--- Material provided ---
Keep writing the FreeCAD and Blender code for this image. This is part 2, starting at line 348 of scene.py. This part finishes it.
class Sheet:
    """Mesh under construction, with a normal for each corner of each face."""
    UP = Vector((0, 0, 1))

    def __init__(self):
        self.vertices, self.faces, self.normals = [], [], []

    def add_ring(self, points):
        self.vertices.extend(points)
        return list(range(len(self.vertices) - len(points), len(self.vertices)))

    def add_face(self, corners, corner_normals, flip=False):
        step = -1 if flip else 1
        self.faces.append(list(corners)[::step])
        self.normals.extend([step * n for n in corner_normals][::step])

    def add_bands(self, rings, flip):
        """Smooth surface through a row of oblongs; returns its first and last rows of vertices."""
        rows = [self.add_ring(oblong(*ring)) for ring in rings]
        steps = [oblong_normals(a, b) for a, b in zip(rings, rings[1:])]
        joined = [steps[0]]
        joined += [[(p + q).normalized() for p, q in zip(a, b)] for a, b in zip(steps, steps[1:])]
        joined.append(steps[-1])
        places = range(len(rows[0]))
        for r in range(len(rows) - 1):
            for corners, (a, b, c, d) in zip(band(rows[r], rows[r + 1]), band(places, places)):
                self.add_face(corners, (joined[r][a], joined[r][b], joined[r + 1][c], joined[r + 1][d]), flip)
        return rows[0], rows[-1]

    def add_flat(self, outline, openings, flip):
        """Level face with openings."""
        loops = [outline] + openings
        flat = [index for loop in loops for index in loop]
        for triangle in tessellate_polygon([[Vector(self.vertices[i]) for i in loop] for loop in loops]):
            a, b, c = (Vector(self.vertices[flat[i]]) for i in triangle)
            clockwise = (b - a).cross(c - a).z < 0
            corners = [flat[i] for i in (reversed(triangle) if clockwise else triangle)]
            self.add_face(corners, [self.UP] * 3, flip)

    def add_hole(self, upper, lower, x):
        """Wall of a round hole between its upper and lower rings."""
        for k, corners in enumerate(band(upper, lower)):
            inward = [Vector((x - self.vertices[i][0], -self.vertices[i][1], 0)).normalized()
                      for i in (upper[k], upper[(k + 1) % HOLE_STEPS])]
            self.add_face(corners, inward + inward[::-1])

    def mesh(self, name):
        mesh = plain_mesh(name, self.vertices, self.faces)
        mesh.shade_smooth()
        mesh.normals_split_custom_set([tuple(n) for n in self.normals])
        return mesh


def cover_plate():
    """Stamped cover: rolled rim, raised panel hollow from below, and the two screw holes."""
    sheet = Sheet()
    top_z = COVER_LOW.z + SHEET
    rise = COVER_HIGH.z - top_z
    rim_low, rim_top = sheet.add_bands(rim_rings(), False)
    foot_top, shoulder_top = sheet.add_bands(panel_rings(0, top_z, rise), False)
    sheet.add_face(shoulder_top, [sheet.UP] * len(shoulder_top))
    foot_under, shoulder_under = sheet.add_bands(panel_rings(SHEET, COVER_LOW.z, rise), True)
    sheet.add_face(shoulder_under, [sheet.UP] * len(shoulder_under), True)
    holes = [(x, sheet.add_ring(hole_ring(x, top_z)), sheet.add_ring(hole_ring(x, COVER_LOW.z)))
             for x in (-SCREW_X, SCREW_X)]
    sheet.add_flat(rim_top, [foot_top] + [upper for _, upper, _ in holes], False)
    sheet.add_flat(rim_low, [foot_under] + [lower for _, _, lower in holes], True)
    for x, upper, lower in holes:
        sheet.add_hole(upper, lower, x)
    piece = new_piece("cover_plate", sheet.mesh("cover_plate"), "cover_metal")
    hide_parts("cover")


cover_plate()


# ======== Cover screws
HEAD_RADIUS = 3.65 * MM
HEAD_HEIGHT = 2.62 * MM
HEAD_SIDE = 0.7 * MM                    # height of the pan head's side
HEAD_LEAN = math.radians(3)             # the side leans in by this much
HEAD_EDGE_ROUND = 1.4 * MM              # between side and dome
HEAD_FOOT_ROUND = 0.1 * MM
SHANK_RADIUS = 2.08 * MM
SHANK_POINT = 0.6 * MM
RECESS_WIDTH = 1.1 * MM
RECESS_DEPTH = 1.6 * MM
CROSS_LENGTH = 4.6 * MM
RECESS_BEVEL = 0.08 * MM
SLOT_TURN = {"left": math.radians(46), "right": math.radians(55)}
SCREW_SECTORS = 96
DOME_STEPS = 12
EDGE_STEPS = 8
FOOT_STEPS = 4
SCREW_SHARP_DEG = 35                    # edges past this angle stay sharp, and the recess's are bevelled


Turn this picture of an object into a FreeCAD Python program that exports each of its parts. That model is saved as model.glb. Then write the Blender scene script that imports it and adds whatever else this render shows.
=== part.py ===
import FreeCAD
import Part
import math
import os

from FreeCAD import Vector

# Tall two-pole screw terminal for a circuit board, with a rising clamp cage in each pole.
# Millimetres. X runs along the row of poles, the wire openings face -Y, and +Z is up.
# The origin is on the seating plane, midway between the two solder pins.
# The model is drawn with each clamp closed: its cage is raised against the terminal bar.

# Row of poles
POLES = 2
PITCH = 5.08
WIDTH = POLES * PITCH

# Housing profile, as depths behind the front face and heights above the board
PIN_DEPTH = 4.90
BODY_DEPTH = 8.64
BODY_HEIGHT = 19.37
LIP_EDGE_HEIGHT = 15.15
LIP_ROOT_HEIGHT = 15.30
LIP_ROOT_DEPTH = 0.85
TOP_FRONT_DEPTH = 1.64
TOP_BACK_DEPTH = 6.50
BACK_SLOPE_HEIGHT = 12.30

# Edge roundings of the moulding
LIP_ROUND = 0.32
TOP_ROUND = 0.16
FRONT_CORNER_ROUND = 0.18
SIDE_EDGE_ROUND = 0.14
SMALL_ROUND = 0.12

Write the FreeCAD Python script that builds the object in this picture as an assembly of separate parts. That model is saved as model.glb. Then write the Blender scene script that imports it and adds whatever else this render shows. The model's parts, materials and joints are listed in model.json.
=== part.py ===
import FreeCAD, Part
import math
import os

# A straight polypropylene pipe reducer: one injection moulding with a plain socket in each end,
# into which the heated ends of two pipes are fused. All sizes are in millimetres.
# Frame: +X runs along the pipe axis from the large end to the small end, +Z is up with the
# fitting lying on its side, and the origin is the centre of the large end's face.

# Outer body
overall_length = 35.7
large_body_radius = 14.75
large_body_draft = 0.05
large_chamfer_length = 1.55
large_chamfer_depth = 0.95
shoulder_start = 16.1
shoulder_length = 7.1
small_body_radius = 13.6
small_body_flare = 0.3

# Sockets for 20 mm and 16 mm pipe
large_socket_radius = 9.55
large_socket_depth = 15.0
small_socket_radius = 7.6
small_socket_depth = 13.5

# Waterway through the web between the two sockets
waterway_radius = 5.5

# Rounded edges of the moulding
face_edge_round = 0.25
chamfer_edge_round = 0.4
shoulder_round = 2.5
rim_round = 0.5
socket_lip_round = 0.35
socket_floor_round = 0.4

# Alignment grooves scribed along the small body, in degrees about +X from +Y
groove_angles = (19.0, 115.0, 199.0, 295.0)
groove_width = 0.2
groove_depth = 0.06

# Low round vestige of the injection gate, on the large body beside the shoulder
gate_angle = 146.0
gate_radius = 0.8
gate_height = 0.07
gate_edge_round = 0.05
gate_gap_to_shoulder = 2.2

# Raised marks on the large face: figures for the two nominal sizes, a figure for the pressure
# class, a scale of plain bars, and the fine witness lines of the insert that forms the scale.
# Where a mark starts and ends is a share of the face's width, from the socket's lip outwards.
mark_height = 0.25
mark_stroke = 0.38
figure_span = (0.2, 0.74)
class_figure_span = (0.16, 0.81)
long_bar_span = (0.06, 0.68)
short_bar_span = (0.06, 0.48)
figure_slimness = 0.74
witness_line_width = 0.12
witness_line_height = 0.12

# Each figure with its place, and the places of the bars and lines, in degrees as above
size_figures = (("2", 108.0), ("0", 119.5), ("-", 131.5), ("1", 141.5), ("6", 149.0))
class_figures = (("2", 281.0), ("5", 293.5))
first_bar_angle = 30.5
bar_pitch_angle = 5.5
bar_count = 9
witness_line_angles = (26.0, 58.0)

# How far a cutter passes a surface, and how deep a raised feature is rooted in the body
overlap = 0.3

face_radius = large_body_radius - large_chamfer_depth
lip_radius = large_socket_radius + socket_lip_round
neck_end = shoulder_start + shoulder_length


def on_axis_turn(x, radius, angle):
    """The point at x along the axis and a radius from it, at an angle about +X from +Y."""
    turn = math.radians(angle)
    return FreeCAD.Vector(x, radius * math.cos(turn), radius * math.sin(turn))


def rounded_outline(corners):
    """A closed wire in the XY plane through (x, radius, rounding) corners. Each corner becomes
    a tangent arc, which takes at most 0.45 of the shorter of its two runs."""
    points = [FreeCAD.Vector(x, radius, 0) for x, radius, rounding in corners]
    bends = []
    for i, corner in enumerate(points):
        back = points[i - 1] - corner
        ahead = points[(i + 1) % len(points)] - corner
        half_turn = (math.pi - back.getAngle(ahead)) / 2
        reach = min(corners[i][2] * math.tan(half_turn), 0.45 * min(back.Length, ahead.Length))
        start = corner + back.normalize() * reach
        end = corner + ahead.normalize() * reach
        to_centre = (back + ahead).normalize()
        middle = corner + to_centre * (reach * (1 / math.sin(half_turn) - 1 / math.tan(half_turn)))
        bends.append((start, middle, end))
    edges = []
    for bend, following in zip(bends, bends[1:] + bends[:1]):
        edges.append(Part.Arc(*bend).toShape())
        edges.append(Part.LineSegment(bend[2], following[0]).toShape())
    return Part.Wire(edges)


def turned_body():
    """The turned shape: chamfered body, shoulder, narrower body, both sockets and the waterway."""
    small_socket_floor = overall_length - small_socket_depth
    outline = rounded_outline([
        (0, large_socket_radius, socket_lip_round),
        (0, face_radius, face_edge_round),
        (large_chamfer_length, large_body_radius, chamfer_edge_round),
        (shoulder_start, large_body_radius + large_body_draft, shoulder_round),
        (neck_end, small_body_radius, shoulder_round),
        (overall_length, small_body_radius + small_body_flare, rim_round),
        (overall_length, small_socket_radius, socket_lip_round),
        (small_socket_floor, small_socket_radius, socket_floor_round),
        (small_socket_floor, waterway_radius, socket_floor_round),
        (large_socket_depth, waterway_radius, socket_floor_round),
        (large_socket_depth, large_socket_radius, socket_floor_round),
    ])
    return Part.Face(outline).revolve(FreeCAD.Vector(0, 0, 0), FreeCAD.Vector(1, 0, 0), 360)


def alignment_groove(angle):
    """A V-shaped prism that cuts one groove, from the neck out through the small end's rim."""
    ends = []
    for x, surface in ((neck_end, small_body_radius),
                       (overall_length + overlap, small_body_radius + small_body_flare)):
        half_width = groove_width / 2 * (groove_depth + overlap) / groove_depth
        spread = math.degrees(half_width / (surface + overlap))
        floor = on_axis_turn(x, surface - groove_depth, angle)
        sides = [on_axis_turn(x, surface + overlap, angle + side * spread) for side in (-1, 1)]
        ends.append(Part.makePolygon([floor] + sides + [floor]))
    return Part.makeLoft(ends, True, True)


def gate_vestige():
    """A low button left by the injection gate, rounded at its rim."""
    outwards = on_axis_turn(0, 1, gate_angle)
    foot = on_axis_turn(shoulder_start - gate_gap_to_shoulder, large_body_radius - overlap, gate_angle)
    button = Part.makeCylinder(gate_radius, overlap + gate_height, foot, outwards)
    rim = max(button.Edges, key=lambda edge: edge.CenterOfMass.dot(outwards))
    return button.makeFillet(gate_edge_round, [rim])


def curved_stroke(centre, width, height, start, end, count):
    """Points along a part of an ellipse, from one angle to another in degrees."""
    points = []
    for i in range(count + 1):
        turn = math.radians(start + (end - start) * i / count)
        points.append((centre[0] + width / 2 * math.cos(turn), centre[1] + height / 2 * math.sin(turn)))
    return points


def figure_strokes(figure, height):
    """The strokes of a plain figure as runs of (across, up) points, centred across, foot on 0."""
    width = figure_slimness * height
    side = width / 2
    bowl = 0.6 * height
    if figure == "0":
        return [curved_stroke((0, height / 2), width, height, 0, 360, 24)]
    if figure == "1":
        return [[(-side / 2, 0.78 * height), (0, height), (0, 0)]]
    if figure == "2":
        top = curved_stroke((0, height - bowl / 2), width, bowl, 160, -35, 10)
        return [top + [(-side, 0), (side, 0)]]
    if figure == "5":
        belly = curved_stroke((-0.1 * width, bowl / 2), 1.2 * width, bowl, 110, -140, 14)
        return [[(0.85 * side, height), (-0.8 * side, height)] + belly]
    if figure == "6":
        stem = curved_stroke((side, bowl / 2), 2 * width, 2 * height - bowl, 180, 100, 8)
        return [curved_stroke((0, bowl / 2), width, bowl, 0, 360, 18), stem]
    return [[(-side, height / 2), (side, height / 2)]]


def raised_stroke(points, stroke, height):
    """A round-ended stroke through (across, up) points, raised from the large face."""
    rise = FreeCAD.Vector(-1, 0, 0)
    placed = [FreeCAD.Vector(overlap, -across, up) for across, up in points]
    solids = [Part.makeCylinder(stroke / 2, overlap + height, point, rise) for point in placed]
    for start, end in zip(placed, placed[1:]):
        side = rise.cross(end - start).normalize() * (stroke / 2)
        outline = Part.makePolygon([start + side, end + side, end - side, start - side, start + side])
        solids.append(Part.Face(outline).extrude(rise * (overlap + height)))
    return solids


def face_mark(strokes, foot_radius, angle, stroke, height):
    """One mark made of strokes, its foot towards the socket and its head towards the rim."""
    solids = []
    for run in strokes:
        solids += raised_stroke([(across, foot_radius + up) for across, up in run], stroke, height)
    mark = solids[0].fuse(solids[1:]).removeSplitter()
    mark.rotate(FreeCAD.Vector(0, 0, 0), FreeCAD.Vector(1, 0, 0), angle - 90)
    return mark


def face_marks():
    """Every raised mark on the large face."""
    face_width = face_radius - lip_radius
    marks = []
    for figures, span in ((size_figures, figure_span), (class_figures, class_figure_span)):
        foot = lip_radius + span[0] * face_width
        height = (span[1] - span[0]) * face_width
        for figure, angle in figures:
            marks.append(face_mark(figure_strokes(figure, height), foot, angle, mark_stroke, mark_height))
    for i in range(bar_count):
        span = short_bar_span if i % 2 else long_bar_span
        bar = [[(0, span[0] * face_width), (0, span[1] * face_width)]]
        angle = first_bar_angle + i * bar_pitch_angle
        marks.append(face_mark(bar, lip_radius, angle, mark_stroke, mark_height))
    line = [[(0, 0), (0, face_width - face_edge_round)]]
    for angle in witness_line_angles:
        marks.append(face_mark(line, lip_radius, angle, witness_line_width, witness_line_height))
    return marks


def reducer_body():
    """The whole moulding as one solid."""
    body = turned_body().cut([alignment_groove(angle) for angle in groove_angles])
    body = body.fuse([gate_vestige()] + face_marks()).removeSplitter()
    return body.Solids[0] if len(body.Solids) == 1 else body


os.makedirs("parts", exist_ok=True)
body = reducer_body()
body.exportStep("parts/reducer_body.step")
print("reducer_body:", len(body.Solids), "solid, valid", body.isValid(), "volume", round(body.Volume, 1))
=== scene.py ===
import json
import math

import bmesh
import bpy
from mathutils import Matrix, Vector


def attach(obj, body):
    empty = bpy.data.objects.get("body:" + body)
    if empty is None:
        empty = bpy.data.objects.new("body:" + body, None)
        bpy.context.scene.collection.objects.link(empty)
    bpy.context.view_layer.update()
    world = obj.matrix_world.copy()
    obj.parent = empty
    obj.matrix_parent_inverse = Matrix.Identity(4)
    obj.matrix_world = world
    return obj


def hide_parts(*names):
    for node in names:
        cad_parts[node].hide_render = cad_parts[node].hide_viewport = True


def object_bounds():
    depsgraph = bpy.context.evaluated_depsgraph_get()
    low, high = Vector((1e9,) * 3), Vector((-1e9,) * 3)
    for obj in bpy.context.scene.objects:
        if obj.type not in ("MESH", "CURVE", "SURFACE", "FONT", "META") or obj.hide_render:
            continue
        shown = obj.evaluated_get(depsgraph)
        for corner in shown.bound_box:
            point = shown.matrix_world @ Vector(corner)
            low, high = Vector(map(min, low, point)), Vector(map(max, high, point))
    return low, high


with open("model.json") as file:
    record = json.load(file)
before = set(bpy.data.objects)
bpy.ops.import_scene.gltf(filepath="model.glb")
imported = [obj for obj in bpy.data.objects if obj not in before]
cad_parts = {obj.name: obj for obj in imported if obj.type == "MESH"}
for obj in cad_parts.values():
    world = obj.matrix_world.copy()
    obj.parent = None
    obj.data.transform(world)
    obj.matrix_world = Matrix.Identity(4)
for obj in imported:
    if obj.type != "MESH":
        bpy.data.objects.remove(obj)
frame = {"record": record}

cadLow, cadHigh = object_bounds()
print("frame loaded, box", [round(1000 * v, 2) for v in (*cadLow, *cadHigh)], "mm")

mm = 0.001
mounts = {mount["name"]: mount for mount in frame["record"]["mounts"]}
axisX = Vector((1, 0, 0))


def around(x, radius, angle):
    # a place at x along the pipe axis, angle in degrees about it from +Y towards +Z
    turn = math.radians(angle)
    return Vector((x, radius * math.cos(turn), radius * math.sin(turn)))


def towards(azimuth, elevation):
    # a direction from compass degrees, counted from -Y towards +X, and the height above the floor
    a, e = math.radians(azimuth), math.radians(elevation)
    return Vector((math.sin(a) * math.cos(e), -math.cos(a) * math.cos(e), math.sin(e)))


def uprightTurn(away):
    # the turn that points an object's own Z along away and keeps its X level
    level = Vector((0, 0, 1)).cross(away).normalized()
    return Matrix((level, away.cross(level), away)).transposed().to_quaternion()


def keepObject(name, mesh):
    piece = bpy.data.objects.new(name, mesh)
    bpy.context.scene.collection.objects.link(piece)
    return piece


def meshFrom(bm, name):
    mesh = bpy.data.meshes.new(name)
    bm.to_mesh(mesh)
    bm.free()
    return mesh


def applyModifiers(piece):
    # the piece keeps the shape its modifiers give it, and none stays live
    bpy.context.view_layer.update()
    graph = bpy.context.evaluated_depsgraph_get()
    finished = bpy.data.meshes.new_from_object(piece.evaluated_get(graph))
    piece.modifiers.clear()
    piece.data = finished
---
— Task brief —
Both the line with "return body.Solids[0] if" and the line with "obj.matrix_parent_inverse = Matrix.Identity(4)" belong in the extract, along with every line between them; set down those lines exactly and only.

— Finished task —
    return body.Solids[0] if len(body.Solids) == 1 else body


os.makedirs("parts", exist_ok=True)
body = reducer_body()
body.exportStep("parts/reducer_body.step")
print("reducer_body:", len(body.Solids), "solid, valid", body.isValid(), "volume", round(body.Volume, 1))
=== scene.py ===
import json
import math

import bmesh
import bpy
from mathutils import Matrix, Vector


def attach(obj, body):
    empty = bpy.data.objects.get("body:" + body)
    if empty is None:
        empty = bpy.data.objects.new("body:" + body, None)
        bpy.context.scene.collection.objects.link(empty)
    bpy.context.view_layer.update()
    world = obj.matrix_world.copy()
    obj.parent = empty
    obj.matrix_parent_inverse = Matrix.Identity(4)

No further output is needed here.